Material provided:
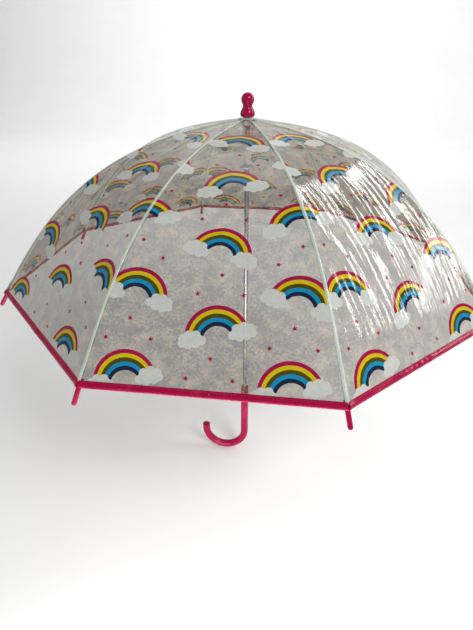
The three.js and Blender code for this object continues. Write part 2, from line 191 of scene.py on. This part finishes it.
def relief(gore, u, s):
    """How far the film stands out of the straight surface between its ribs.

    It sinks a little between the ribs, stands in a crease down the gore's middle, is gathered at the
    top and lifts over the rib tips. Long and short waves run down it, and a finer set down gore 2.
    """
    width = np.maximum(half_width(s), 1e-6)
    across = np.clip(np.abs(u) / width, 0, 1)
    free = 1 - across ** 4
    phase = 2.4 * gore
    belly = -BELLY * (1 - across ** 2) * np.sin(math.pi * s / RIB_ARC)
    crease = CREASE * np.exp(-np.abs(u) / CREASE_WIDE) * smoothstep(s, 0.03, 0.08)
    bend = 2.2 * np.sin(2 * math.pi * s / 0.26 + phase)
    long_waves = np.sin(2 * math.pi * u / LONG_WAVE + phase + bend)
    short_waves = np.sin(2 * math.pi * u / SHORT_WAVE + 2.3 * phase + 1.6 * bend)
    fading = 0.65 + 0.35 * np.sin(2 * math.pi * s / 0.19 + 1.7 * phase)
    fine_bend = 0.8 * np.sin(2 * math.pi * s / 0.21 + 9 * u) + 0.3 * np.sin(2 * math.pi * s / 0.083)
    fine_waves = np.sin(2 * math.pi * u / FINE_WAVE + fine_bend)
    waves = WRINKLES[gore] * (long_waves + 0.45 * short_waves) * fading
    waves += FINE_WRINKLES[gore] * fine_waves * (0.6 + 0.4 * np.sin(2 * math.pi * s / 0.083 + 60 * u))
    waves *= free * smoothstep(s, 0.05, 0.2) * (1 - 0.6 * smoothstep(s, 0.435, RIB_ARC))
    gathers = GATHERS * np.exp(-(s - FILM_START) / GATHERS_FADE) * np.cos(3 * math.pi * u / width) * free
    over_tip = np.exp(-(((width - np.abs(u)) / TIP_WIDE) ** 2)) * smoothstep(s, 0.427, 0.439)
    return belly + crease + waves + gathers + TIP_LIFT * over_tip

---

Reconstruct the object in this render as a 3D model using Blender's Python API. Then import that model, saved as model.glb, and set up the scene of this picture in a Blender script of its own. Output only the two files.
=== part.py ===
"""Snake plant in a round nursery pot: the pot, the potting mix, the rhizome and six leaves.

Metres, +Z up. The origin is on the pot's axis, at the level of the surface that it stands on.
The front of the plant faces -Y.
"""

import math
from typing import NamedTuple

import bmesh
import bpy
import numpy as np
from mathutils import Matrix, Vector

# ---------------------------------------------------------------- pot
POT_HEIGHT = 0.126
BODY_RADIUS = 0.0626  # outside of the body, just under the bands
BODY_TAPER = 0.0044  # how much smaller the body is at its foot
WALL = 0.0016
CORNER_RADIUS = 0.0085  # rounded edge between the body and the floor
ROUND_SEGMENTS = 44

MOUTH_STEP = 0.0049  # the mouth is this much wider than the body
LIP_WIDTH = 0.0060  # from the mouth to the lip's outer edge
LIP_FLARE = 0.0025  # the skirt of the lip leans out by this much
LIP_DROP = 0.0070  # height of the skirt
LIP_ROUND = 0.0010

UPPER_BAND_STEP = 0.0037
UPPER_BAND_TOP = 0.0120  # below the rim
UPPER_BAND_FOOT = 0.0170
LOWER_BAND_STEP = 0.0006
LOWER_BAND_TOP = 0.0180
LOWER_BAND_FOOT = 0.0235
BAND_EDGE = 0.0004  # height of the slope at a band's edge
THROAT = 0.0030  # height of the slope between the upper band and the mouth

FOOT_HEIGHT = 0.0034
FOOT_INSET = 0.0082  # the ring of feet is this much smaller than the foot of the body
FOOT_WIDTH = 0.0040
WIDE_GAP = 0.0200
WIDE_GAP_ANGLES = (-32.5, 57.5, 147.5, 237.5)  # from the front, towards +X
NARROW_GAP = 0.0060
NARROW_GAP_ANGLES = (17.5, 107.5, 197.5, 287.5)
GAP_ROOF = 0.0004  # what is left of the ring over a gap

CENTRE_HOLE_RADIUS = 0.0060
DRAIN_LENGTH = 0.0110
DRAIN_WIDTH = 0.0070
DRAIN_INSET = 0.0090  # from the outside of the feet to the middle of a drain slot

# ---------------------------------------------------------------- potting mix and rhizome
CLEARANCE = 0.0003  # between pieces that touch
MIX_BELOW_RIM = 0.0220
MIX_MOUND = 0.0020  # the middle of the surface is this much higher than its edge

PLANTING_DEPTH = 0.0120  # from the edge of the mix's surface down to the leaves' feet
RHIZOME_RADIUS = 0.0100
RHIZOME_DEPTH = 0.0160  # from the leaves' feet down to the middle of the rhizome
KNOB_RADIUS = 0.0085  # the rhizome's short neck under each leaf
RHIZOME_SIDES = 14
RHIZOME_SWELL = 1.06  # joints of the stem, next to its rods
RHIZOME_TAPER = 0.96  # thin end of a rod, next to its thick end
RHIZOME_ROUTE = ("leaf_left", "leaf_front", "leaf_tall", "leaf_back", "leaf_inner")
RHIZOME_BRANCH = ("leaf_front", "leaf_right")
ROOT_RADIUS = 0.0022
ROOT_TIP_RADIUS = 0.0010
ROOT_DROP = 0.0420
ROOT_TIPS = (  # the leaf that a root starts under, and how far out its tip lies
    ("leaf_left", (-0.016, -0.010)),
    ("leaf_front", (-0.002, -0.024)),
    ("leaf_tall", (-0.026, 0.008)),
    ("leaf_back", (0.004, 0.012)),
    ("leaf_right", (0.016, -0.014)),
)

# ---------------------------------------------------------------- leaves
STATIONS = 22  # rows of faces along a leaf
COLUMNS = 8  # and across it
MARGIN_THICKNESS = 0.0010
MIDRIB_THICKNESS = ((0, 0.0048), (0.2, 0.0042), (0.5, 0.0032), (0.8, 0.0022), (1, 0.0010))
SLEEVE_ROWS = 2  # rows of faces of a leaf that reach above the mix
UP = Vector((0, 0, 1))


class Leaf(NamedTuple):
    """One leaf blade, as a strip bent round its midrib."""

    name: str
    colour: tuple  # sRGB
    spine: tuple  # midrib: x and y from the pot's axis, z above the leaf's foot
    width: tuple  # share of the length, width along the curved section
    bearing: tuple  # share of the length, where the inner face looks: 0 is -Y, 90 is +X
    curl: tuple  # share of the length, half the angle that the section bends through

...

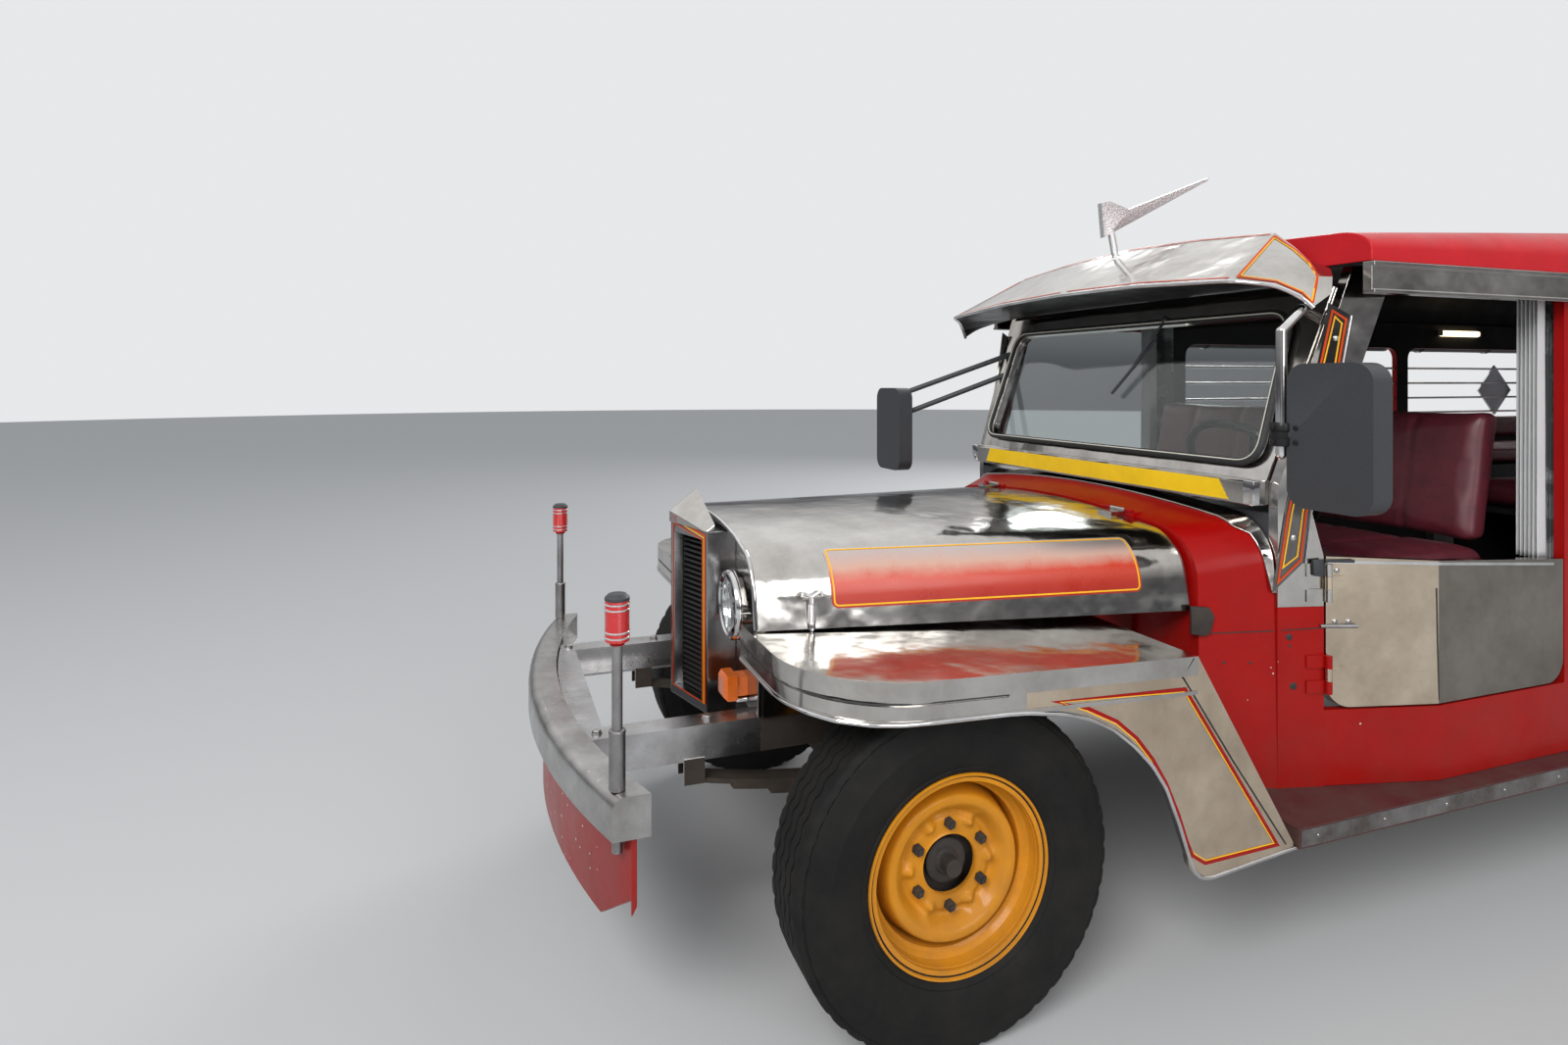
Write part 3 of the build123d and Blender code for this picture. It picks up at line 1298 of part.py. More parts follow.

Goal: Return nothing but the lines running from the line with "The three.js and" through the line with "between its ribs.", exactly as they appear.

Answer below:
The three.js and Blender code for this object continues. Write part 2, from line 191 of scene.py on. This part finishes it.
def relief(gore, u, s):
    """How far the film stands out of the straight surface between its ribs.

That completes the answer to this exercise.